The point Philip makes about it being £20 to take your kids to a museum isn't true in London because as I have already mentioned - they are free. You don't have to spend £20 on food, you can bring food from home.
Philip compares going to the park in Bangkok with going to the zoo in London, which isn't fair. Parks are free in London and going to the zoo isn't free in Bangkok either.
I doubt if you would be able to go to the park in Bangkok all day as you state Philip unless you spend all day not moving and sat in the shade - which isn't much fun - because it is so hot here.

I agree with all your other points though - just not point number 4. I am certainly not saying that Bangkok is better than London for children but all those things you mention you can certainly do in London - I just wanted to comment to give the other side of the argument.

By Robert Davies, (9th March 2014)

Even though I don't have children Julia, point number four always interests me.

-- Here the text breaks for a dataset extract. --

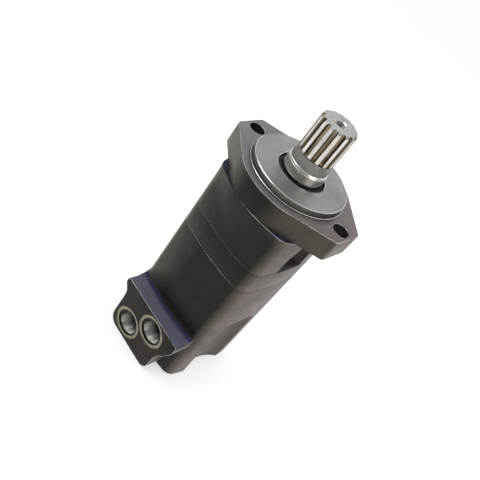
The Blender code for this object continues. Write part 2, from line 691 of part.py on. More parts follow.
def balance_group():
    """Balance ring behind the valve, its seal and the three springs that load it."""
    profile = face_profile((22.9, -118.3), (26.5, -118.3), (26.5, -120.0), (30.6, -120.0),
                           (30.6, -123.6), (25.0, -123.6), (25.0, -125.6), (23.6, -125.6),
                           (23.6, -127.8), (25.0, -127.8), (25.0, -131.0), (22.9, -131.0))
    turned("balance_ring", profile, ROUND_INSIDE, ground_steel(), closed=True)
    seal = face_profile((23.9, -125.9), (25.0, -125.9), (25.0, -127.5), (23.9, -127.5))
    turned("balance_ring_seal", seal, ROUND_INSIDE, black_rubber(), closed=True)
    for number in range(3):
        coil_spring(f"balance_spring_{number + 1}", turn((28.6 * MM, 0.0), 60 + 120 * number),
                    from_face(CAVITY_FLOOR) + GAP, from_face(-123.6 * MM) - GAP)


def coil_spring(name, place, low, high):
    """A small closed coil of round wire."""
    wire = 0.35 * MM
    coil_radius = 1.7 * MM
    turns = 3
    points_per_turn = 8
    curve = bpy.data.curves.new(name, "CURVE")
    curve.dimensions = "3D"
    curve.bevel_depth = wire
    curve.bevel_resolution = 1
    curve.use_fill_caps = True
    spline = curve.splines.new("POLY")
    count = turns * points_per_turn + 1
    spline.points.add(count - 1)
    for i, point in enumerate(spline.points):
        a = 2 * math.pi * i / points_per_turn
        z = low + wire + (high - low - 2 * wire) * i / (count - 1)
        point.co = (coil_radius * math.cos(a), coil_radius * math.sin(a), z, 1.0)
    obj = bpy.data.objects.new(name, curve)
    bpy.data.collections[MOTOR].objects.link(obj)
    curve.materials.append(spring_steel())
    obj.location = (*place, 0)


CROSS_DRILLING_RADIUS = 6.0 * MM
DROP_DRILLINGS = ((-15.5 * MM, -25 * MM, 4.2 * MM, CAVITY_FLOOR),      # x, y, radius and start of
                  (5 * MM, -3 * MM, 4.5 * MM, SLEEVE_FLOOR))           # each port's long drilling
SCOOP_RADIUS = 40.0 * MM            # long hollows between the screw lugs
SCOOP_DEPTH = 8.0 * MM
SCOOP_TOP = 79.0 * MM
SCOOP_FADE = 10.0 * MM              # height over which a hollow fades out
BODY_FLAT = 36.0 * MM               # half width of the body's side between its corners


def boss_outline():
    """Port boss seen from -Y in x and z: wide at the top, cut away on the right of the ports."""
    right = arc((17.0, 8.5), 8.5, -90, 0, 6)
    right += [(26.0, 25.0), (31.5, 34.0), (37.0, 45.5), (37.5, 54.0), (35.5, 56.0)]
    left = [(-38.0, 56.0), (-40.0, 54.0), (-40.0, 51.0), (-38.0, 47.0), (-35.0, 43.5), (-34.0, 38.0)]
    points = right + left + arc((-23.0, 11.0), 11.0, 180, 270, 6)
    return [(x * MM, z * MM) for x, z in points]


def upright(obj):
    """Stand a plate drawn in x and z upright: its extrusion then runs along Y."""
    obj.data.transform(Matrix.Rotation(math.pi / 2, 4, "X"))
    return obj


def boss_fillet():
    """Hollow fillet between the top of the boss and the body, as a form to join."""
    root = 41.5 * MM
    inner = root - 3 * MM
    section = [(inner, BOSS_TOP_Z - 3 * MM), (root + 7 * MM, BOSS_TOP_Z - 3 * MM)]
    section += arc((root + 9 * MM, BOSS_TOP_Z + 7 * MM), 7.05 * MM, 262, 182, 5)
    section += [(inner, BOSS_TOP_Z + 8 * MM)]
    blend = plate("fillet_form", [section], -BODY_FLAT, BODY_FLAT, cutter=True)
    blend.data.transform(Matrix(((0, 0, 1, 0), (-1, 0, 0, 0), (0, 1, 0, 0), (0, 0, 0, 1))))
    weld(blend.data)
    return blend


def scoop_cutter(x, y):
    """Hollow between two screw lugs that fades out at its top."""
    fade = [(SCOOP_RADIUS - SCOOP_DEPTH * (1 - math.sin(a)), SCOOP_TOP - SCOOP_FADE * (1 - math.cos(a)))
            for a in (math.pi * i / 8 for i in range(5))]
    cutter = turned("scoop_cutter", [(0, SCOOP_TOP)] + fade + [(SCOOP_RADIUS, -CLEAR), (0, -CLEAR)],
                    ROUND_OUTSIDE, cutter=True)
    cutter.location = (x, y, 0)
    return cutter


def valve_housing():
    """Rear casting: port boss, valve cavity, port drillings and the screw seats."""
    front = from_face(VALVE_SEAM) - GAP / 2
    housing = plate("valve_housing", [body_outline()], 0.0, front, painted_iron())
    boss = upright(plate("boss_form", [boss_outline()], 20 * MM, -PORT_FACE_Y, cutter=True))
    boolean(housing, boss, "UNION")
    boolean(housing, boss_fillet(), "UNION")
    reach = HALF_WIDTH + SCOOP_RADIUS - SCOOP_DEPTH
    for x, y in ((reach, 0), (-reach, 0), (0, reach)):
        boolean(housing, scoop_cutter(x, y))
    plate_flat = box_cutter("plate_flat_cutter", (-17 * MM, -6 * MM, 66 * MM), (17 * MM, 0, 126 * MM))
    plate_flat.rotation_euler.z = math.radians(-7.5)
    plate_flat.location = (-22.1 * MM, -42.3 * MM, 0)
    boolean(housing, plate_flat)
    cavity = [(0, front + 1 * MM), (PLATE_BORE, front + 1 * MM), (PLATE_BORE, from_face(PLATE_BACK)),
              (CAVITY_BORE, from_face(PLATE_BACK)), (CAVITY_BORE, from_face(CAVITY_FLOOR)),
              (SLEEVE_BORE, from_face(CAVITY_FLOOR)), (SLEEVE_BORE, from_face(SLEEVE_FLOOR)),
              (0, from_face(SLEEVE_FLOOR))]
    boolean(housing, turned("cavity_cutter", cavity, ROUND_INSIDE, cutter=True))
    boolean(housing, seal_groove("rear_seal_groove", *REAR_SEAL, front - SEAL_GROOVE_DEPTH,
                                 front + CLEAR))
    for (x, z), (drop_x, drop_y, drop_radius, start) in zip(PORTS, DROP_DRILLINGS):
        boolean(housing, port_cutter(x, z))
        boolean(housing, drill("cross_drilling", CROSS_DRILLING_RADIUS, PORT_FACE_Y + 20 * MM, drop_y,
                               (x, 0, z), "Y", 12))
        boolean(housing, drill("drop_drilling", drop_radius, z, from_face(start) + 1 * MM,
                               (drop_x, drop_y, 0), segments=12))
    for x, y in screw_places():
        boolean(housing, drill("screw_hole_cutter", SCREW_RADIUS + GAP, -1 * MM, front + 1 * MM,
                               (x, y, 0), segments=ROUND_HOLE))
        boolean(housing, drill("screw_seat_cutter", SCREW_HEAD_RADIUS + GAP, -1 * MM, SCREW_SEAT_Z,
                               (x, y, 0), segments=20))
    boolean(housing, drill("drain_spotface_cutter", 9.2 * MM, 42.6 * MM, 50 * MM,
                           (0, 0, from_face(DRAIN_Z)), "Y", 20))
    boolean(housing, drill("drain_hole_cutter", 5.0 * MM, 34.5 * MM, 50 * MM,
                           (0, 0, from_face(DRAIN_Z)), "Y", ROUND_HOLE))
    return housing


def port_cutter(x, z):
    """Stepped port: shallow spotface, entry chamfer, threaded bore."""
    face = -PORT_FACE_Y
    seat = face - SPOTFACE_DEPTH
    floor = face - PORT_DEPTH
    profile = [(0, face + CLEAR), (PORT_SPOTFACE_RADIUS, face + CLEAR), (PORT_SPOTFACE_RADIUS, seat),
               (12.0 * MM, seat), (PORT_BORE_RADIUS, seat - 1.8 * MM), (PORT_BORE_RADIUS, floor),
               (0, floor - 3 * MM)]
    cutter = turned("port_cutter", profile, 24, cutter=True)
    cutter.rotation_euler = (math.pi / 2, 0, 0)
    cutter.location = (x, 0, z)
    return cutter


# ---- fasteners and section seals ---------------------------------------------
def section_seals():
    """O-rings in the two faces that clamp the geroler ring."""
    cord = 0.8 * MM
    front = from_face(HOUSING_SEAM) + GAP / 2 + cord
    rear = from_face(VALVE_SEAM) - GAP / 2 - cord
    for name, groove, z in (("section_seal_front", FRONT_SEAL, front),
                            ("section_seal_rear", REAR_SEAL, rear)):
        profile = arc((sum(groove) / 2, z), cord, 180, -120, 6)
        turned(name, profile, ROUND_INSIDE, black_rubber(), closed=True)


def cap_screws():
    """Four socket-head screws that clamp the three sections together."""
    seat = SCREW_SEAT_Z - GAP
    tip = from_face(HOUSING_SEAM) + THREAD_DEPTH - CLEAR
    root = SCREW_SEAT_Z - SCREW_HEAD_HEIGHT
    chamfer = 0.8 * MM
    profile = [(0, tip), (SCREW_RADIUS - chamfer, tip), (SCREW_RADIUS, tip - chamfer), (SCREW_RADIUS, seat),
               (SCREW_HEAD_RADIUS, seat), (SCREW_HEAD_RADIUS, root + chamfer),
               (SCREW_HEAD_RADIUS - chamfer, root), (0, root)]
    for number, (x, y) in enumerate(screw_places()):
        screw = turned(f"cap_screw_{number + 1}", profile, ROUND_HOLE, dark_steel())
        screw.location = (x, y, 0)
        hexagon = drill("screw_socket_cutter", 4.62 * MM, root - 1 * MM, root + 5 * MM, (x, y, 0),
                        segments=6)
        boolean(screw, hexagon)


def drain_plug():
    """Hex-socket plug with its O-ring, screwed into the +Y side."""
    z = from_face(DRAIN_Z)
    profile = [(0, 36.8), (4.0, 36.8), (4.7, 37.5), (4.7, 42.9), (8.4, 42.9), (8.4, 45.4), (7.9, 45.9),
               (0, 45.9)]
    body = [(r * MM, h * MM) for r, h in reversed(profile)]
    plug = turned("drain_plug", body, 20, dark_steel())
    plug.rotation_euler = (-math.pi / 2, 0, 0)
    plug.location = (0, 0, z)
    boolean(plug, drill("plug_socket_cutter", 3.3 * MM, 42 * MM, 47 * MM, (0, 0, z), "Y", 6))


def main():
    start_clean()
    smooth(bearing_housing())
    output_shaft()
    shaft_seals()
    bearing_group()
    drive_link()
    geroler_set()
    valve_drive_link()
    smooth(valve_plate())
    disc_valve()
    balance_group()
    smooth(valve_housing())
    section_seals()
    cap_screws()
    drain_plug()


main()
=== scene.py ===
"""Looks of an orbital hydraulic motor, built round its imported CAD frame.

The motor stands on its rear face: +Z runs along the shaft, the flange ears lie along X and the
ports face -Y. Castings, shaft, screws and seals are finer pieces that stand for their CAD nodes;
the pieces sealed inside keep their CAD shape and get procedural materials.
"""
import json
import math

import bmesh
import bpy
from mathutils import Matrix, Vector


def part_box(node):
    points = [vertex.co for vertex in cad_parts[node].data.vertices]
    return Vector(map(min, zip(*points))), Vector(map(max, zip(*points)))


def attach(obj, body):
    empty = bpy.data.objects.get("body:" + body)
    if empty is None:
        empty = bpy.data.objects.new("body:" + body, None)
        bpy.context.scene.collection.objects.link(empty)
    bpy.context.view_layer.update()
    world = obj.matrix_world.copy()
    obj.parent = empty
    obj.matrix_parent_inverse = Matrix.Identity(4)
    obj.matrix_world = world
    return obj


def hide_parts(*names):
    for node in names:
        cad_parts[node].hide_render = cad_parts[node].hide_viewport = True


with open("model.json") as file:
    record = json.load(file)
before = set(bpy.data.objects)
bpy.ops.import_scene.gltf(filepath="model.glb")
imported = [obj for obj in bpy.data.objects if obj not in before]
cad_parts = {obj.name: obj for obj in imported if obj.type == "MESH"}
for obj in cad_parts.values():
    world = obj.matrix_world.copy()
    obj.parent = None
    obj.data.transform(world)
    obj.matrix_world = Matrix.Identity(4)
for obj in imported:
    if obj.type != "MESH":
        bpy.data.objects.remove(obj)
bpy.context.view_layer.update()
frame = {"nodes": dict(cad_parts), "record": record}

MM = 0.001

# ---- sizes read from the frame -------------------------------------------------
housing_low, housing_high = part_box("bearing_housing")
ring_low, ring_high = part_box("geroler_ring")
valve_low, valve_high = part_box("valve_housing")
shaft_low, shaft_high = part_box("output_shaft")
screw_low, screw_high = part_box("cap_screw_1")
plug_low, plug_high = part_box("drain_plug")
seal_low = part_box("dust_seal")[0]

# ---- driving dimensions, as in the CAD -----------------------------------------
PILOT_RADIUS = 41.275 * MM
PILOT_HEIGHT = 6.35 * MM
PILOT_STEP_RADIUS = 42.7 * MM
PILOT_STEP_HEIGHT = 1.5 * MM
FACE_Z = housing_high.z - PILOT_HEIGHT
HALF_WIDTH = ring_high.x
SIDE_RADIUS = 200.0 * MM
CORNER_RADIUS = 10.0 * MM
FLANGE_RADIUS = 49.0 * MM
FLANGE_THICKNESS = 20.0 * MM
EAR_END_X = housing_high.x
EAR_HALF_WIDTH = 16.5 * MM
EAR_CORNER_RADIUS = 4.0 * MM
MOUNT_HOLE_X = 53.2 * MM
MOUNT_HOLE_RADIUS = 6.75 * MM
EAR_SCALLOP_RADIUS = 18.0 * MM
SCREW_CIRCLE = 44.5 * MM
SCREW_RADIUS = 5.0 * MM
SCREW_HEAD_RADIUS = 8.0 * MM
SCREW_SEAT_Z = 10.6 * MM
GAP = 0.3 * MM
PORT_FACE_Y = valve_low.y
PORTS = ((-15.5 * MM, 17.5 * MM), (8.5 * MM, 39.0 * MM))
PORT_BORE_RADIUS = 11.1 * MM
PORT_DEPTH = 21.0 * MM
PORT_SPOTFACE_RADIUS = 15.5 * MM
BOSS_TOP_Z = 56.0 * MM
DRAIN_Z = (plug_low.z + plug_high.z) / 2
SPLINE_TEETH = 14
SPLINE_LOW = FACE_Z + 26.0 * MM
EDGE = 0.45 * MM                    # rounding of the machined edges

CASE = "case"


def from_face(millimetres):
    """World height of a place given in millimetres from the mounting face."""
    return FACE_Z + millimetres * MM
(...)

I have a very good friend - actually she's my brother's partner - who worked in Bangkok for three years doing the marketing for an international school.

She returned to the UK about two years ago and obviously I see her every time I go back and she likes to know how things are going in Thailand, etc.

Although she's now settled in the UK, she misses Thailand every single day. She loved it here because she thought it was a great place to raise her two young children.

I can't remember her exact words but she used to love how her kids could have a great time here for next to nothing financially. You could have a lovely day in the park, with the sunshine on your back, buy some lunch from the vendors and you've had a day out for less than 200 baht.

She got a rude awakening in the UK. Entertaining kids is so expensive, especially if the weather is iffy. Take them to a museum or a zoo and it's 20 quid for everyone to go in - then there is the cost of lunch and snacks and ice-creams, etc.

The low cost of keeping kids entertained is what she misses most.